THE HALF-LIFE OF SNAILS

by Philippa Holloway

Pub Date: Nov. 7th, 2022
ISBN: 978-1-913640-57-6
Publisher: Parthian Books

A woman’s 2014 research trip to Chernobyl has unintended consequences.

Holloway’s debut novel centers on Helen, a single mom whose home in Wales is under threat by the planned construction of a new nuclear power plant to replace an old one. She fears the loss of not just her home, but her rural way of life, which she’s trying to pass down to her 5-year-old son, Jack. (The snails of the title refer to a pair Jack keeps as pets.) Her sister, Jennifer, works at the current plant and is more ambivalent about the land buyouts, though she’s under threat of losing her home as well. To better make the case for nuclear power’s dangers, Helen heads to Ukraine to join a tourist group visiting the catastrophically failed Soviet-era plant there. Soon enough, complications escalate. Helen is separated from the group and then injured without means to send word back home. Jack, staying with Jennifer and her husband, begins acting oddly. And Russia annexes Crimea, setting roadblocks in Helen’s path out of the country. Holloway’s descriptions of the Welsh landscape and the isolation zone around Chernobyl are richly detailed, starkly contrasting lushness and degradation. And she’s meticulous in describing Helen’s relationships with her family and her acquaintances on the tour.
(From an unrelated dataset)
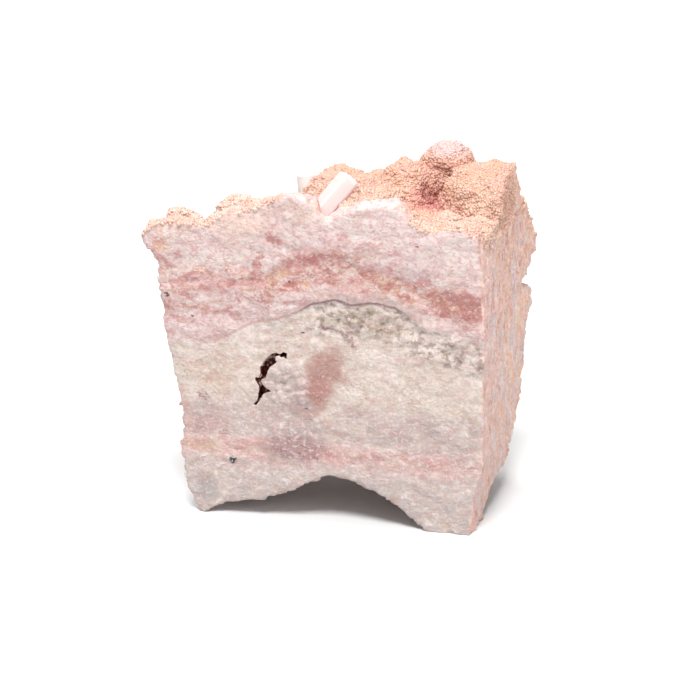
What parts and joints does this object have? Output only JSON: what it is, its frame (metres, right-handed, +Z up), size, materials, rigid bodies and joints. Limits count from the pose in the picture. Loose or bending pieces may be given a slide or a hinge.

All that consideration gives the narrative a certain stodginess that feels ungainly in the latter chapters, which should be more propulsive storytelling about peril and escape. (Subplots involving the sisters’ ailing mother and a highly symbolic orphaned lamb add some additional drag.) But the details persuasively explain Helen's concerns, and Holloway is expert at capturing the fear, verging on paranoia, generated by them.

A savvy if somewhat dense tale of good intentions gone awry.